Bro2Graph

Prerequisites

Bro2Graph relies on a few third-party packages, namely the Rexster server (https://github.com/tinkerpop/rexster/wiki/Downloads) and the 'Bulbs' Python interface (http://bulbflow.com).

To render and interact with the graph, you'll need to install Gephi (http://gephi.github.io). You'll also need the "Give Colors to Nodes" and "Graph Streaming" plugins (see the Tools -> Plugins -> Available Plugins menu to download and install these from within Gephi).

Installing & Configuring Rexster

Installation is the very simple. Just download the latest version of the Rexster Server package from the above URL. At the time of this writing, that would be v2.6.0. It's all one big Zip file, so just extract it somewhere convenient.

Once unzipped, you will need to edit the config/rexster.xml file to create the database used by our scripts. Find the beginning of the <graphs> stanza (where, obviously, all the graphs are defined) and insert the following:

<graph>                                                                 
 <graph-name>hunting</graph-name>
 <graph-type>tinkergraph</graph-type>                                
 <graph-mock-tx>true</graph-mock-tx>                                 
     <extensions>                                                        
         <allows>                                                        
             <allow>tp:gremlin</allow>                                   
         </allows>                                                       
     </extensions>                                                       
</graph>

Installing Bulbs

Bulbs is available through PyPi, so you can install it quite easily:

# pip install bulbs

Getting Data Into the Graph

To load Bro data into the graph, you must first start the graph database backend. After that, you simply run the script to load your Bro log files into that database. This section details the process.

Starting the Graph Database Backend

When you begin your hunting session, the first thing you'll need to do is to start the graph database backend, like so:

[...]/rexster-server-2.6.0> ./bin/rexster.sh --start

You'll get a lot of output, but after a few seconds, the database will be initialized and ready for action.

Loading Bro Data Into the Graph

[...]/Bro2Graph> ./db-load.py -l ~/BroLogDir

This should go pretty quickly for smaller datasets, but if you have a lot of Bro logs, it could take quite a long time. Hours, even, for larger datasets.

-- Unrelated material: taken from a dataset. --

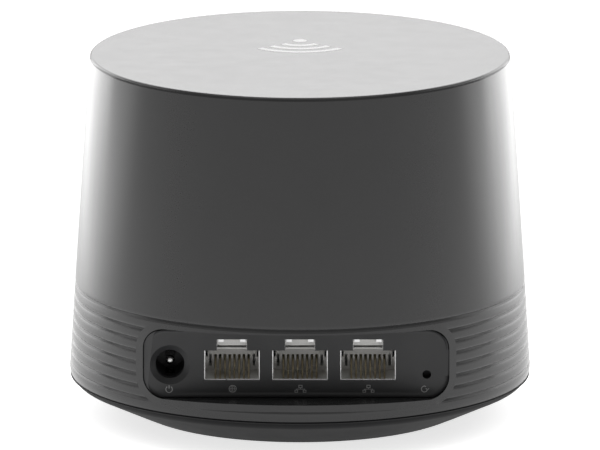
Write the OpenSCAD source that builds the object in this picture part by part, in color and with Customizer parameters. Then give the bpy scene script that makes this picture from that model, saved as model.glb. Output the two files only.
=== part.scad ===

When it's finished, you'll see something like the following:

[...]/Bro2Graph> ./db_load.py -l ~/BroLogDir
Reading log files from /Users/bro/BroLogDir
Graphing Flows...
Reading /Users/bro/BroLogDir/conn.log...
Number of events: 18
Graphing Files...
Reading /Users/bro/BroLogDir/files.log...
Number of events: 22
Graphing DNS Transactions...
Reading /Users/bro/BroLogDir/dns.log...
Number of events: 11
Graphing HTTP Transactions...
Reading /Users/bro/BroLogDir/http.log...
Number of events: 22

**** Graph Stats

  **** Totals
         Vertices	144
            Edges	414

  **** Vertices by type:
          account	2
             flow	20
             fqdn	19
              uri	19
             host	27
   dnsTransaction	11
             file	22
        userAgent	2
  http_transaction	22

  **** Edges by type:
          queried	11
         received	21
         hostedBy	22
         contains	55
        requested	2
             dest	18
         resolved	11
       resolvedTo	32
    queriedServer	11
      connectedTo	14
            agent	44
     identifiedBy	22
           source	18
             uses	2
           answer	32
           sentTo	22
           sentBy	22
      requestedBy	22
         lookedUp	11
      requestedOf	22

Notice that the last part is a summary of the numbers and types of nodes and edges in the graph. You can generate this report at any time by running the db_stats.py script.

Deleting the Graph

If for any reason you want to delete all the loaded data and start fresh, you have two options. The default Rexster configuration (above) only stores the data in RAM, so simply restarting Rexster will effectively erase all the data.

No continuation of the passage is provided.